Auch wenn die Architekten nur wenige Farbflächen direkt auf die Wände applizieren ließen, gingen sie sehr bewusst mit dem Thema Kolorierung um. Für sie stellt nämlich die natürliche Farbigkeit der Materialien eine weitere Komponente dar, die es bewusst einzusetzen galt. So ließen sie die Kiefernholzoberfläche der Fassadenprofile sichtbar und führten die Freitreppe im Forum dazu passend in Seekiefer aus. Auch die Untersichten der Geschossdecken wurden in Sichtbeton ausgeführt und blieben unbehandelt. Da sie als passive Wärmespeicher fungieren, bot sich dies auch aus energetischen Gründen an.
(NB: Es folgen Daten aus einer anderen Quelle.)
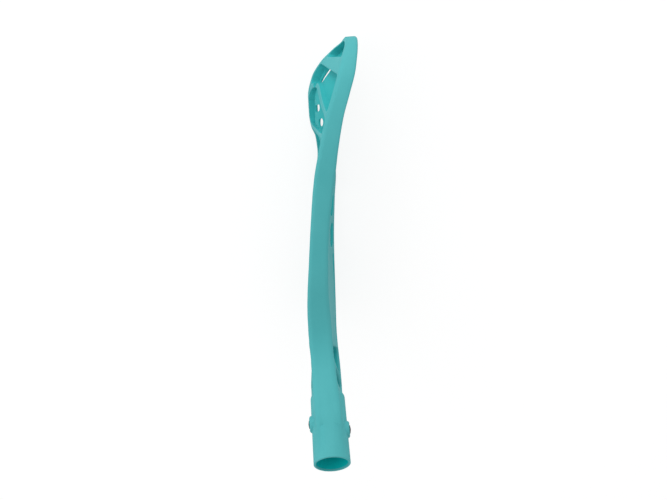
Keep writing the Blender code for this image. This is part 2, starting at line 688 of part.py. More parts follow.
def finish(item, surface):
    """Merge the doubled points that cutting leaves, then give the piece its surface."""
    work = bmesh.new()
    work.from_mesh(item.data)
    bmesh.ops.remove_doubles(work, verts=work.verts, dist=MERGE_DISTANCE)
    bmesh.ops.dissolve_degenerate(work, edges=work.edges, dist=MERGE_DISTANCE)
    work.to_mesh(item.data)
    work.free()
    item.data.materials.clear()
    item.data.materials.append(surface)
    item.data.shade_smooth()
    item.data.set_sharp_from_angle(angle=math.radians(30.0))


def threaded_shank():
    """A cylinder whose wall follows the thread's helix and which narrows to a point."""
    turns = THREAD_LENGTH / THREAD_PITCH
    rows = int(turns * THREAD_ROWS)
    work = bmesh.new()
    rings = []
    for row in range(rows + 1):
        height = -THREAD_LENGTH * row / rows
        tip = min(1.0, (THREAD_LENGTH + height) / POINT_LENGTH)
        ring = []
        for step in range(SCREW_STEPS):
            turn = step / SCREW_STEPS
            phase = (height / THREAD_PITCH + turn) % 1.0
            crest = max(0.0, 1.0 - THREAD_STEEPNESS * abs(phase - 0.5))
            radius = (CORE_RADIUS + (THREAD_RADIUS - CORE_RADIUS) * crest) * max(tip, POINT_BLUNTNESS)
            angle = 2.0 * math.pi * turn
            ring.append(work.verts.new((radius * math.cos(angle), radius * math.sin(angle), height)))
        rings.append(ring)
    for upper, lower in zip(rings, rings[1:]):
        for step in range(SCREW_STEPS):
            after = (step + 1) % SCREW_STEPS
            work.faces.new((upper[step], upper[after], lower[after], lower[step]))
    work.faces.new(rings[0])
    work.faces.new(rings[-1])
    return object_from(work, "shank")


def screw(name, side, surface):
    """A dark pan-headed screw with a cross recess. Its origin is on its joint's axis, under the head."""
    rim = HEAD_HEIGHT - HEAD_DOME
    root = CORE_RADIUS - SHANK_INSET
    profile = [(0.0, -SHANK_OVERLAP), (root, -SHANK_OVERLAP), (root, 0.0), (HEAD_RADIUS, 0.0),
               (HEAD_RADIUS, rim - HEAD_CHAMFER), (HEAD_RADIUS - HEAD_CHAMFER, rim), (0.0, HEAD_HEIGHT)]
    item = turned(name, profile, ROUND_STEPS // 2)
    boolean(item, threaded_shank(), "UNION")
    cross = bmesh.new()
    floor = HEAD_HEIGHT - CROSS_DEPTH
    for long_side, short_side in ((CROSS_SPAN, CROSS_WIDTH), (CROSS_WIDTH, CROSS_SPAN)):
        box = bmesh.ops.create_cube(cross, size=1.0)
        for vertex in box["verts"]:
            taper = 1.0 if vertex.co.z > 0 else CROSS_TAPER
            vertex.co.x *= long_side * taper
            vertex.co.y *= short_side * taper
            vertex.co.z = HEAD_HEIGHT + HEAD_DOME if vertex.co.z > 0 else floor
        boolean(item, object_from(cross, "cross_cutter"), "DIFFERENCE")
        cross = bmesh.new()
    cross.free()
    finish(item, surface)
    item.matrix_world = screw_matrix(side) @ Matrix.Translation((0.0, 0.0, head_seat()))
    return item


def stand_on_origin(items):
    """Shift the whole part so that the middle of its box's base is the origin."""
    bpy.context.view_layer.update()
    corners = [item.matrix_world @ vertex.co for item in items for vertex in item.data.vertices]
    low = Vector([min(corner[axis] for corner in corners) for axis in range(3)])
    high = Vector([max(corner[axis] for corner in corners) for axis in range(3)])
    shift = Vector(((low.x + high.x) / 2.0, (low.y + high.y) / 2.0, low.z))
    for item in items:
        item.matrix_world = Matrix.Translation(-shift) @ item.matrix_world
    print("shift", tuple(round(value, 6) for value in shift))
    for name, point in (("mouth", neck_point(0.0)), ("socket floor", neck_point(SOCKET_DEPTH)),
                        ("front screw", neck_point(FRONT_SCREW_FROM_MOUTH)),
                        ("back screw", neck_point(BACK_SCREW_FROM_MOUTH))):
        print(name, tuple(round(value, 6) for value in point - shift))


for old in list(bpy.data.objects):
    bpy.data.objects.remove(old, do_unlink=True)

steel = material("dark_steel", (0.035, 0.032, 0.03), 0.38, 0.9)
pieces = [blade_moulding(), screw("front_screw", 1, steel), screw("back_screw", -1, steel)]
stand_on_origin(pieces)
for piece in pieces:
    triangles = sum(len(face.vertices) - 2 for face in piece.data.polygons)
    print(piece.name, len(piece.data.vertices), "vertices", triangles, "triangles")
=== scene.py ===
import math

import bpy
from mathutils import Matrix, Vector
from mathutils.geometry import interpolate_bezier, intersect_line_line_2d


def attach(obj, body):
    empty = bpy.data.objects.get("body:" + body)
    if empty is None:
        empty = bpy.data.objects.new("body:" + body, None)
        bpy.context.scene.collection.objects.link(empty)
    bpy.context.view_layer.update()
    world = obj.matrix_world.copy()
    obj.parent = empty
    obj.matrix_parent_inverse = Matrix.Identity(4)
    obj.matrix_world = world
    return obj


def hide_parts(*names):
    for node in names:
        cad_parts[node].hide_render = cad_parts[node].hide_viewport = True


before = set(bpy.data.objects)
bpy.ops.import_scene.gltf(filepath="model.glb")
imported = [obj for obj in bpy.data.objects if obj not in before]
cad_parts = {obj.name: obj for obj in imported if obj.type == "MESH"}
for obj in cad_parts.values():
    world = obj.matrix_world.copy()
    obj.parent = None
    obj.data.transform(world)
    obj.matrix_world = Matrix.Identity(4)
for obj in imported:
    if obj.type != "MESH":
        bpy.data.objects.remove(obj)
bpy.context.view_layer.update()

# The blade moulding: rim, ribs, face, neck and socket are one shot of turquoise plastic from one mould.
# It starts as a flat plate, the rim's outline as a toolmaker draws it from the neck's foot. The next
# sections pocket it, slot it, bend it and join it to the neck.
MM = 0.001
BLADE_LENGTH = 241.0 * MM
BLADE_HEIGHT = 76.0 * MM
SHOULDER = (-75.0 * MM, 72.0 * MM)
TOE_TOP = (-165.0 * MM, BLADE_HEIGHT)
TOE_TIP = (-BLADE_LENGTH, 34.0 * MM)
TOE_SOLE = (-179.0 * MM, 1.0 * MM)
HEEL = (-45.0 * MM, 0.0)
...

Einen weiteren, sehr bewussten Farbakzent setzt das Büro an den Innenwänden durch das pointierte Aufhängen von teils großformatiger, moderner Kunst. Deren reichhaltige Präsenz fördert nicht nur das kreative Arbeiten innerhalb der Büroräume, sondern verleiht dem Bau darüber hinaus eine subtil museale Note. Thomas Schmidt sieht die pointierte Farbigkeit im Inneren, gerade in Kombination mit den weißen Wandflächen, auch als Kontrast zur äußeren, anthrazitfarbenen Außenhaut des Bürogebäudes.
Warum „Blue Office“?
Im Jahr 1961 forderte Willy Brand auf einer Wahlkampfveranstaltung angesichts einer für heutige Verhältnisse unfassbaren Luftverschmutzung des Ruhrgebietes, dass der Himmel über demselben wieder blau werden müsse. Tatsächlich ist durch den Strukturwandel und das zunehmende Umweltbewusstsein seitdem viel geschehen. Die Architekten und Ingenieure von SSP sehen sich daher im übertragenen Sinne auch noch heute dem damaligen Appell verpflichtet und leisten mit dem Blue Office ihren Beitrag.